We Don’t Eat Our Classmates
Penelope Rex is nervous about starting school, but she’s prepared: She’s got a new backpack with ponies on it (she loves ponies–they’re delicious), and 300 tuna sandwiches packed for lunch. But she is not prepared when she walks into her classroom and discovers the other students are all children. “So she ate them. Because children are delicious.” She spits them back up after being yelled at by her teacher, but it isn’t easy to make friends after that.
Pride
Zuri is second-oldest of five sisters in the Dominican-Haitian-American Benitez family. After the wealthy Darcys move into a renovated brownstone across the street from the Benitz’s apartment building in Bushwick, Zuri’s older sister, Janae, and friendly Ainsley Darcy fall hard for each other, but Zuri finds Darius Darcy to be arrogant and aloof. Once she’s thrown together with him, however, she begins to see there’s more to Darius.
Bob
It’s been over five years since Livy, now almost 11, last visited her grandmother in Australia. Her grandmother is disappointed that Livy doesn’t remember much from that earlier trip. It’s even more disappointing to Bob, whom Livy finds in the closet of her mother’s childhood bedroom.
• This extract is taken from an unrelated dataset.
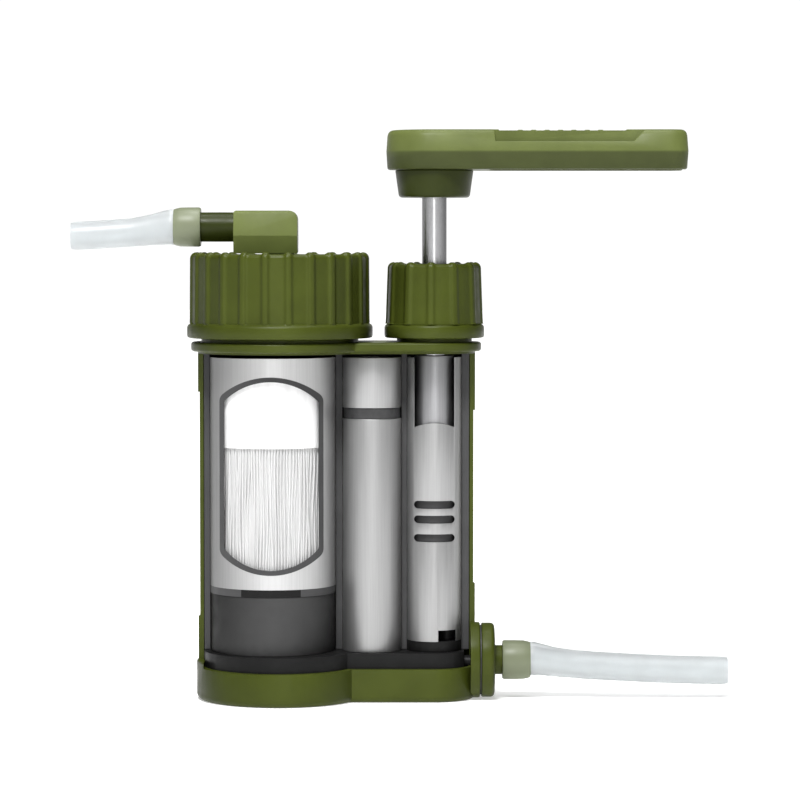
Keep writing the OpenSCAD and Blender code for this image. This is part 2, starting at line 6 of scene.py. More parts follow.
import bmesh
import bpy
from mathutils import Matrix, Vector


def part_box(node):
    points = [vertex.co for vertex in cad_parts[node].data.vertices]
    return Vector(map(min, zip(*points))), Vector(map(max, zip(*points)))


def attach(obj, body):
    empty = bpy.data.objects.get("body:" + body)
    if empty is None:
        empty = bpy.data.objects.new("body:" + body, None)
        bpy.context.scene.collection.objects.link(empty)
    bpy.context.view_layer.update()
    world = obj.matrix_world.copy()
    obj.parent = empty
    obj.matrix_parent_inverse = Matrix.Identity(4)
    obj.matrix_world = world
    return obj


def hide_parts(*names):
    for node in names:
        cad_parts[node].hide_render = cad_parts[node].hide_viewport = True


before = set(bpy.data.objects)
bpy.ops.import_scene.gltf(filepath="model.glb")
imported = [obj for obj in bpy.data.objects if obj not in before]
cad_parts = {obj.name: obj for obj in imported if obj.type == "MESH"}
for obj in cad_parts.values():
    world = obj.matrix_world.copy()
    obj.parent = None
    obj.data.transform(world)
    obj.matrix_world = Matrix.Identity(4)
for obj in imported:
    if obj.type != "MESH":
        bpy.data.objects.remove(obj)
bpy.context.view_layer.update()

MM = 0.001
TAU = 2 * math.pi
scene = bpy.context.scene


def middle(node, axis):
    low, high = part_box(node)
    return (low[axis] + high[axis]) / 2


PUMP_X = middle("piston_rod", 0)
FILTER_X = middle("cap_liner", 0)
CANISTER_X = middle("filter_canister", 0)
OUTLET_Z = middle("outlet_ring", 2)
INTAKE_Z = middle("intake_cuff", 2)

# The hoses' centre lines as in the part's source: distance along X, height and outer radius.
INTAKE_ROUTE = [(-31.8, 142, 5.4), (-34, 141.8, 5.1), (-38, 141.2, 4.6), (-44, 140.4, 4.25),
                (-50, 140, 4.2), (-56, 139.6, 4.2), (-62.6, 139.3, 4.2)]
OUTLET_ROUTE = [(75.4, 11.9, 5.2), (78, 11.6, 4.8), (82, 10.9, 4.45), (88, 10.2, 4.25),
                (96, 9.6, 4.2), (104, 9.2, 4.2), (112, 8.8, 4.2), (120, 8.5, 4.2),
                (128, 8.3, 4.2), (135, 8.2, 4.2)]
HOSE_BORE_R = 2.95 * MM


# ---- camera ----

def aimed(place, target):
    """The rotation of a camera or light that looks from one point to another."""
    return (Vector(target) - Vector(place)).to_track_quat("-Z", "Y").to_euler()


def add_camera(place, target, lens):
    data = bpy.data.cameras.new("camera")
    data.lens = lens
    data.sensor_width = 36
    data.clip_start = 0.01
    camera = bpy.data.objects.new("camera", data)
    camera.location = place
    camera.rotation_euler = aimed(place, target)
    scene.collection.objects.link(camera)
    scene.camera = camera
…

A tattered chicken suit disguise 5-year old Livy made can’t hide the fact that Bob’s a small green creature, neither human nor fowl.
Jerome By Heart
Raphael loves his friend Jerome, who holds his hand and chooses him for a buddy on field trips. Jerome, who is fun to be with and makes Raphael feel safe. Raphael’s parents think he talks and thinks too much about Jerome. “Now that’s enough,” says his dad.
Running through Sprinklers
Sara, 12, has been best friends with Nadine since they were in diapers. Both are biracial, Sara Korean/white, Nadine Japanese/white, and have grown up on a cul de sac in Surrey, BC, moving in and out of each other’s houses and families and traditions with ease. Sometimes it seems to Sara they’re a single person, and she likes that feeling.
The Field
A game of futbol on the island of Saint Lucia isn’t going to be stopped by anything. Not cows on the field (“Shoo!”) or the arrival of rain (“Dash. Splash. Slip-slide. Belly flop!”) or the calls of mamas that it’s time to come home as the sun begins to set (“Vini, abwezan! Come now!”). Only when the game is finally over do the children disperse, racing off to their homes in the dusk. “We dream about futbol. We dream about friends. Until the field calls again.”